Bush made his attitude of contempt for the losing side manifest at his press conference yesterday, when, refusing to answer a follow-up question from a reporter, he cracked "Didn't you hear the will of the people?" Don't expect anything in the way of truth-telling for the next four years, although it's clear a big portion of the people want to hide under their covers and pretend everything's going to be alright. Speaking of which, our Governor, the Arnoldator, called the Democrats in California a bunch of "losers", even though they didn't lose any seats and remain the majority party in this state. Not coincidentally, there was a letter to the editor in the local paper today, extolling glee at the prospect of running against that hag Hillary Clinton in 2008 and forecasting it as an Arnold-Hillary showdown. Funny, there's the little problem of amending the constitution first to make Arnold eligible. But that thin grasp on reality seems to be par for the course, because discourse has become nothing but name-calling. The resemblance of electoral victors to school yard bullies is astonishing. When one side calls "uncle", claim the whole yard was pulling for you all the time.
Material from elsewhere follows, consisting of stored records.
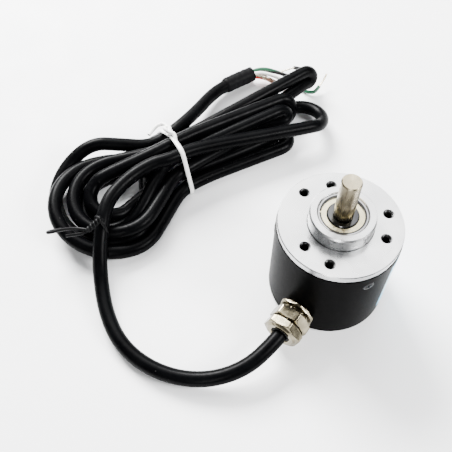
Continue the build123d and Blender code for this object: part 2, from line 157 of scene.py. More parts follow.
# ---------------------------------------------------------------- materials
def surface(name, dark, light, gloss, metal=0.0, grain=400.0, relief=0.05, stretch=(1, 1, 1),
            coat=0.0, brushed=0.0, specks=0.0, shine=0.5):
    """Material whose colour, gloss and relief vary a little over the piece."""
    material = bpy.data.materials.new(name)
    material.use_nodes = True
    nodes = material.node_tree.nodes
    link = material.node_tree.links.new
    shader = nodes["Principled BSDF"]
    shader.inputs["Metallic"].default_value = metal
    shader.inputs["Specular IOR Level"].default_value = shine
    shader.inputs["IOR"].default_value = 1.3 if shine < 0.2 else 1.5
    shader.inputs["Coat Weight"].default_value = coat
    shader.inputs["Coat Roughness"].default_value = 0.12
    place = nodes.new("ShaderNodeTexCoord")
    spread = nodes.new("ShaderNodeMapping")
    spread.inputs["Scale"].default_value = stretch
    link(place.outputs["Object"], spread.inputs["Vector"])
    fine = nodes.new("ShaderNodeTexNoise")
    fine.inputs["Scale"].default_value = grain
    fine.inputs["Detail"].default_value = 6.0
    link(spread.outputs["Vector"], fine.inputs["Vector"])
    broad = nodes.new("ShaderNodeTexNoise")
    broad.inputs["Scale"].default_value = grain * 0.17
    broad.inputs["Detail"].default_value = 3.0
    link(place.outputs["Object"], broad.inputs["Vector"])
    ramp = nodes.new("ShaderNodeValToRGB")
    ramp.color_ramp.elements[0].position = 0.32
    ramp.color_ramp.elements[0].color = (*dark, 1)
    ramp.color_ramp.elements[1].position = 0.68
    ramp.color_ramp.elements[1].color = (*light, 1)
    link(broad.outputs["Fac"], ramp.inputs["Fac"])
    colour = ramp.outputs["Color"]
    if specks:
        dust = nodes.new("ShaderNodeTexVoronoi")
        dust.inputs["Scale"].default_value = 330.0
        link(place.outputs["Object"], dust.inputs["Vector"])
        near = nodes.new("ShaderNodeMapRange")
        near.inputs["From Min"].default_value = 0.035
        near.inputs["From Max"].default_value = 0.055
        near.inputs["To Min"].default_value = specks
        near.inputs["To Max"].default_value = 0.0
        link(dust.outputs["Distance"], near.inputs["Value"])
        mix = nodes.new("ShaderNodeMix")
        mix.data_type = "RGBA"
        mix.inputs[7].default_value = (0.55, 0.54, 0.52, 1)
        link(near.outputs["Result"], mix.inputs[0])
        link(colour, mix.inputs[6])
        colour = mix.outputs[2]
    link(colour, shader.inputs["Base Color"])
    rough = nodes.new("ShaderNodeMapRange")
    rough.inputs["From Min"].default_value = 0.35
    rough.inputs["From Max"].default_value = 0.65
    rough.inputs["To Min"].default_value = gloss[0]
    rough.inputs["To Max"].default_value = gloss[1]
    link(fine.outputs["Fac"], rough.inputs["Value"])
    link(rough.outputs["Result"], shader.inputs["Roughness"])
    bump = nodes.new("ShaderNodeBump")
    bump.inputs["Strength"].default_value = relief
    bump.inputs["Distance"].default_value = 0.0001
    link(fine.outputs["Fac"], bump.inputs["Height"])
    link(bump.outputs["Normal"], shader.inputs["Normal"])
    if brushed:
        shader.inputs["Anisotropic"].default_value = brushed
        turned = nodes.new("ShaderNodeTangent")
        turned.direction_type = "RADIAL"
        turned.axis = "Z"
        link(turned.outputs["Tangent"], shader.inputs["Tangent"])
    return material


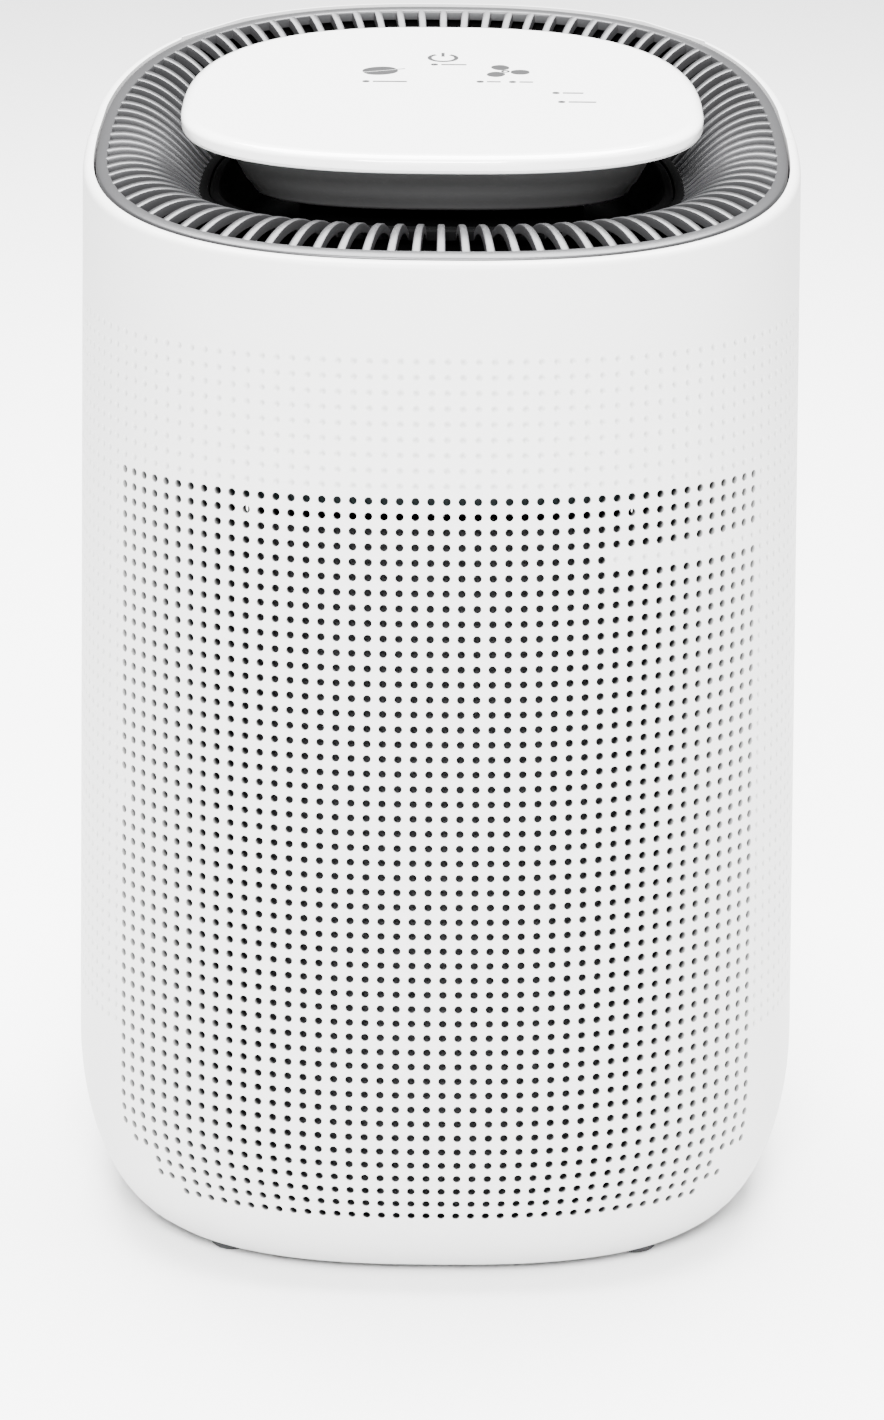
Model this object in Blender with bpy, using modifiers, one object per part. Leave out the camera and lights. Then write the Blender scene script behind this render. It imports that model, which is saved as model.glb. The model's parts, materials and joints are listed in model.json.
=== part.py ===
# Compact thermoelectric dehumidifier and air purifier, built as separate pieces.
# Metres, +Z up. The front faces -Y and the filter door and water tank face +Y.

import math

import bmesh
import bpy
import numpy as np
from mathutils import Matrix, Vector

# ---------------------------------------------------------------- casing
HALF_WIDTH = 0.109            # of the section at floor level
FRONT_DEPTH = 0.096           # from the widest line to the front, at floor level
REAR_DEPTH = 0.137            # from the widest line to the back, at floor level
SQUARENESS = 2.58             # exponent of the superellipse section
TOP_SCALE = 0.95              # section at the rim, as a share of the one at floor level
RIM_HEIGHT = 0.3085           # at the front of the rim
RIM_SLOPE = 0.138             # rise of the rim towards the back
CURVE_HEIGHT = 0.055          # height of the rounded foot of the casing
CURVE_INSET = 0.026           # how far that foot pulls in at the floor
WALL = 0.003
SHELL_FLOOR = 0.0025          # underside of the shells above the floor
FLANGE_INSET = 0.034          # inner edge of the shells' bottom flange
SEAM_BEHIND = 0.009           # seam of the shells behind the widest line
GAP = 0.0004                  # between neighbouring pieces
AROUND = 48                   # points around a shell section

CENTRE_Y = (FRONT_DEPTH - REAR_DEPTH) / 2      # the widest line, with the box centred
SEAM_Y = CENTRE_Y + SEAM_BEHIND
FAR = 0.30                                     # reach of a cutting box past the casing
REAR_START = 0.030                             # cutting boxes for the back start behind this plane
PAST = 0.010                                   # how far a drill runs past the wall that it cuts
LAP = 0.001                                    # how far joined pieces run into each other

# ---------------------------------------------------------------- grille and bowl
BAND_INSET = WALL + 0.0007
BAND_WIDTH = 0.0034
BAND_RISE = 0.6               # slope of the band, as a share of the ribs' first slope
RIB_COUNT = 96
RIB_SHARE = 0.37              # of the pitch that is rib
RIB_LENGTH = 0.026
RIB_CURVE = 25.3              # bulge of a rib, per metre
RIB_STEPS = 2
INNER_RING = 0.003
INNER_HEIGHT = RIM_HEIGHT + 0.0012     # level of the inner ring
GRILLE_THICK = 0.0028
BOWL_WALL = 0.003
BOWL_FLOOR = INNER_HEIGHT - 0.0207
BOWL_LEAN = 0.0046            # how far the bowl's side leans in
FAN_PLATE_LOW = BOWL_FLOOR - 0.051     # the fan and the space over it fit in between

# ---------------------------------------------------------------- control head
PANEL_HALF = HALF_WIDTH - 0.0337
PANEL_FRONT = FRONT_DEPTH - 0.043
PANEL_REAR = REAR_DEPTH - 0.048
PANEL_THICK = 0.0055
PANEL_SLOPE = 0.07
PANEL_HEIGHT = RIM_HEIGHT + 0.0249     # top of the panel over the widest line
PANEL_ROUND = 0.0016
PEDESTAL_TOP_INSET = 0.0107
PEDESTAL_FOOT_INSET = 0.0205
PEDESTAL_FOOT = INNER_HEIGHT - 0.0005
PEDESTAL_ROUND = (0.002, 0.003)        # of its lower edge: across, up
PEDESTAL_WALL = 0.0025
NECK_INSET = 0.034            # from the panel's outline
NECK_WALL = 0.003
BOARD_THICK = 0.0016
BOARD_INSET = 0.0185
PAD_RADIUS = 0.004
PAD_HEIGHT = 0.0045           # touch pads and light guides, between board and panel
LIGHT_RADIUS = 0.0014
CABLE_RADIUS = 0.0016
CABLE_HOLE = 0.0036
CABLE_DROP_Y = CENTRE_Y - 0.012      # where the cable leaves the control board
CABLE_FALL_Y = -0.066                # where it passes in front of the fan
CABLE_BEND = 0.015                   # how far below the bowl it has turned level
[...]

I take no joy in this prospect, but it will at least be more difficult in 2008 for the Reds to complain that everything is somebody else's fault. It's bemusing that so much of the Bush cabinet is leaving in a hurry -- rats leaving a sinking ship, etc., or at least eager to get back to their private sector jobs and reap the financial rewards. I doubt there will be a shot at individual accountability, but it will be impossible to escape the wrath of the next generation. The only question is how much damage the morons -- oops, there I go, name-calling -- will do to the country in the meantime.

There's an interesting question to be asked in the historical realm -- Bush has a shot at not having the worst term of a President, but the worst two terms. Maybe US Grant had a worse pair of terms, considering the corruption that ran through his government, but we'll see. All of our other disasters have been one-termers, from Martin van Buren and James Buchanan to Herbert Hoover and Bush I.